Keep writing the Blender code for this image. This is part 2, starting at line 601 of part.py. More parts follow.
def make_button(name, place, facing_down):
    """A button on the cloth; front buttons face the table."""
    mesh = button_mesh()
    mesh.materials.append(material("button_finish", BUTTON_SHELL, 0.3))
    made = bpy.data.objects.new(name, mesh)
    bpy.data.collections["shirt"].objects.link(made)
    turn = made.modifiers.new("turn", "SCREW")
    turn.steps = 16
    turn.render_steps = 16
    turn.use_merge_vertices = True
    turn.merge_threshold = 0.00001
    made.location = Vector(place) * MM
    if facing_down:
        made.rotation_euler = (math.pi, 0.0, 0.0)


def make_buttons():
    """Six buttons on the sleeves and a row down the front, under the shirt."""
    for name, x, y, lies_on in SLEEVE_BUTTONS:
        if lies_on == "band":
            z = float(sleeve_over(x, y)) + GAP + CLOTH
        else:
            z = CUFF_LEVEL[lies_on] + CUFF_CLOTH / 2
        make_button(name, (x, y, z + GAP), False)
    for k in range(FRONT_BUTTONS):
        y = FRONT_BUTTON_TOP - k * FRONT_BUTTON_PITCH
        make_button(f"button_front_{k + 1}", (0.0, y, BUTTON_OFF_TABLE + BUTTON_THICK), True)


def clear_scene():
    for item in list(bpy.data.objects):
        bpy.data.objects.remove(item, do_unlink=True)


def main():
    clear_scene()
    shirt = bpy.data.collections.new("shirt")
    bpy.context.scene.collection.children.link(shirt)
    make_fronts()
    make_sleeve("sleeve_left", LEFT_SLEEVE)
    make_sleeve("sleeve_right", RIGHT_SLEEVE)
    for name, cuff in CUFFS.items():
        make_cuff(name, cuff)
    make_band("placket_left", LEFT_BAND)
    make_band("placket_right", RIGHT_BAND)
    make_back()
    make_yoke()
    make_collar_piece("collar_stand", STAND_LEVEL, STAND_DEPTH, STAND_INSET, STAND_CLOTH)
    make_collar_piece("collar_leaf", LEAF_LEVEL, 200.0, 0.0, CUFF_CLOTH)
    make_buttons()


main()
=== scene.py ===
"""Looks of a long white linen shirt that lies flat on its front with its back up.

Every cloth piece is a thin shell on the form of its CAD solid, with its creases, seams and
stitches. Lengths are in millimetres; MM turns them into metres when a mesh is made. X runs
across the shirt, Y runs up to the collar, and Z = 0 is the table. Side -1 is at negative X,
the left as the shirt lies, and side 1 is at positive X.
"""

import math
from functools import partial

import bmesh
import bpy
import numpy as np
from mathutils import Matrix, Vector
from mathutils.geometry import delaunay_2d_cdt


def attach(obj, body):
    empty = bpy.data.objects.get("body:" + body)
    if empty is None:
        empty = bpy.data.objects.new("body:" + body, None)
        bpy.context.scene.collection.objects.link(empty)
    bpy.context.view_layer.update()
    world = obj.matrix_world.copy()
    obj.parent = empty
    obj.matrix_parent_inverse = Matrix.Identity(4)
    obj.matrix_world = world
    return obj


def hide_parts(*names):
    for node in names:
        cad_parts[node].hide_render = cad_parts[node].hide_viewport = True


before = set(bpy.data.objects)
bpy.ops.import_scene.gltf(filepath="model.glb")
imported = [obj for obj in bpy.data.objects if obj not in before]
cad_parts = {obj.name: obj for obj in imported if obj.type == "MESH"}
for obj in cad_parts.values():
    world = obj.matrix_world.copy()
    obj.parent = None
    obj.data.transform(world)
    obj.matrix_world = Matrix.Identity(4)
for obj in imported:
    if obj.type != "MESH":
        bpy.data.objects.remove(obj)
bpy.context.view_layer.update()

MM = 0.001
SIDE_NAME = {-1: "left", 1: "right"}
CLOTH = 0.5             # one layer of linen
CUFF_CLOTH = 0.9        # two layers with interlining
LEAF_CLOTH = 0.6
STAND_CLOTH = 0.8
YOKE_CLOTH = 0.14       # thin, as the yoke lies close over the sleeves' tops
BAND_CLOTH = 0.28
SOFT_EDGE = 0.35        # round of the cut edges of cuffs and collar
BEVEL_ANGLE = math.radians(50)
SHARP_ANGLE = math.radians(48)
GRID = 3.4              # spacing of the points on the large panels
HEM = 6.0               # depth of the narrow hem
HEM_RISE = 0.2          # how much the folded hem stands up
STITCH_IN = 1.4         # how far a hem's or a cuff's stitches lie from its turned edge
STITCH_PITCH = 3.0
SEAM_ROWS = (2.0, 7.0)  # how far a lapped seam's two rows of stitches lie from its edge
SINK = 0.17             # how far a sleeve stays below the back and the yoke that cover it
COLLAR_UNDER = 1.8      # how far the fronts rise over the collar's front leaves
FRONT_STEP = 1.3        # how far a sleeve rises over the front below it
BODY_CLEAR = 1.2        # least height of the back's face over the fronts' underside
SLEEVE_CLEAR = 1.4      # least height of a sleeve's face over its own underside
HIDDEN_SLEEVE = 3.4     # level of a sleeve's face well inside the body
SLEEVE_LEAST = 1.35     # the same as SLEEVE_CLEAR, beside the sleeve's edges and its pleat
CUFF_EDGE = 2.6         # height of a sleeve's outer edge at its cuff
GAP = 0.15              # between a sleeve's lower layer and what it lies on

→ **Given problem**
Extract the data exactly as given.

→ **Response**
Keep writing the Blender code for this image. This is part 2, starting at line 601 of part.py. More parts follow.
def make_button(name, place, facing_down):
    """A button on the cloth; front buttons face the table."""
    mesh = button_mesh()
    mesh.materials.append(material("button_finish", BUTTON_SHELL, 0.3))
    made = bpy.data.objects.new(name, mesh)
    bpy.data.collections["shirt"].objects.link(made)
    turn = made.modifiers.new("turn", "SCREW")
    turn.steps = 16
    turn.render_steps = 16
    turn.use_merge_vertices = True
    turn.merge_threshold = 0.00001
    made.location = Vector(place) * MM
    if facing_down:
        made.rotation_euler = (math.pi, 0.0, 0.0)


def make_buttons():
    """Six buttons on the sleeves and a row down the front, under the shirt."""
    for name, x, y, lies_on in SLEEVE_BUTTONS:
        if lies_on == "band":
            z = float(sleeve_over(x, y)) + GAP + CLOTH
        else:
            z = CUFF_LEVEL[lies_on] + CUFF_CLOTH / 2
        make_button(name, (x, y, z + GAP), False)
    for k in range(FRONT_BUTTONS):
        y = FRONT_BUTTON_TOP - k * FRONT_BUTTON_PITCH
        make_button(f"button_front_{k + 1}", (0.0, y, BUTTON_OFF_TABLE + BUTTON_THICK), True)


def clear_scene():
    for item in list(bpy.data.objects):
        bpy.data.objects.remove(item, do_unlink=True)


def main():
    clear_scene()
    shirt = bpy.data.collections.new("shirt")
    bpy.context.scene.collection.children.link(shirt)
    make_fronts()
    make_sleeve("sleeve_left", LEFT_SLEEVE)
    make_sleeve("sleeve_right", RIGHT_SLEEVE)
    for name, cuff in CUFFS.items():
        make_cuff(name, cuff)
    make_band("placket_left", LEFT_BAND)
    make_band("placket_right", RIGHT_BAND)
    make_back()
    make_yoke()
    make_collar_piece("collar_stand", STAND_LEVEL, STAND_DEPTH, STAND_INSET, STAND_CLOTH)
    make_collar_piece("collar_leaf", LEAF_LEVEL, 200.0, 0.0, CUFF_CLOTH)
    make_buttons()


main()
=== scene.py ===
"""Looks of a long white linen shirt that lies flat on its front with its back up.

Every cloth piece is a thin shell on the form of its CAD solid, with its creases, seams and
stitches. Lengths are in millimetres; MM turns them into metres when a mesh is made. X runs
across the shirt, Y runs up to the collar, and Z = 0 is the table. Side -1 is at negative X,
the left as the shirt lies, and side 1 is at positive X.
"""

import math
from functools import partial

import bmesh
import bpy
import numpy as np
from mathutils import Matrix, Vector
from mathutils.geometry import delaunay_2d_cdt


def attach(obj, body):
    empty = bpy.data.objects.get("body:" + body)
    if empty is None:
        empty = bpy.data.objects.new("body:" + body, None)
        bpy.context.scene.collection.objects.link(empty)
    bpy.context.view_layer.update()
    world = obj.matrix_world.copy()
    obj.parent = empty
    obj.matrix_parent_inverse = Matrix.Identity(4)
    obj.matrix_world = world
    return obj


def hide_parts(*names):
    for node in names:
        cad_parts[node].hide_render = cad_parts[node].hide_viewport = True


before = set(bpy.data.objects)
bpy.ops.import_scene.gltf(filepath="model.glb")
imported = [obj for obj in bpy.data.objects if obj not in before]
cad_parts = {obj.name: obj for obj in imported if obj.type == "MESH"}
for obj in cad_parts.values():
    world = obj.matrix_world.copy()
    obj.parent = None
    obj.data.transform(world)
    obj.matrix_world = Matrix.Identity(4)
for obj in imported:
    if obj.type != "MESH":
        bpy.data.objects.remove(obj)
bpy.context.view_layer.update()

MM = 0.001
SIDE_NAME = {-1: "left", 1: "right"}
CLOTH = 0.5             # one layer of linen
CUFF_CLOTH = 0.9        # two layers with interlining
LEAF_CLOTH = 0.6
STAND_CLOTH = 0.8
YOKE_CLOTH = 0.14       # thin, as the yoke lies close over the sleeves' tops
BAND_CLOTH = 0.28
SOFT_EDGE = 0.35        # round of the cut edges of cuffs and collar
BEVEL_ANGLE = math.radians(50)
SHARP_ANGLE = math.radians(48)
GRID = 3.4              # spacing of the points on the large panels
HEM = 6.0               # depth of the narrow hem
HEM_RISE = 0.2          # how much the folded hem stands up
STITCH_IN = 1.4         # how far a hem's or a cuff's stitches lie from its turned edge
STITCH_PITCH = 3.0
SEAM_ROWS = (2.0, 7.0)  # how far a lapped seam's two rows of stitches lie from its edge
SINK = 0.17             # how far a sleeve stays below the back and the yoke that cover it
COLLAR_UNDER = 1.8      # how far the fronts rise over the collar's front leaves
FRONT_STEP = 1.3        # how far a sleeve rises over the front below it
BODY_CLEAR = 1.2        # least height of the back's face over the fronts' underside
SLEEVE_CLEAR = 1.4      # least height of a sleeve's face over its own underside
HIDDEN_SLEEVE = 3.4     # level of a sleeve's face well inside the body
SLEEVE_LEAST = 1.35     # the same as SLEEVE_CLEAR, beside the sleeve's edges and its pleat
CUFF_EDGE = 2.6         # height of a sleeve's outer edge at its cuff
GAP = 0.15              # between a sleeve's lower layer and what it lies on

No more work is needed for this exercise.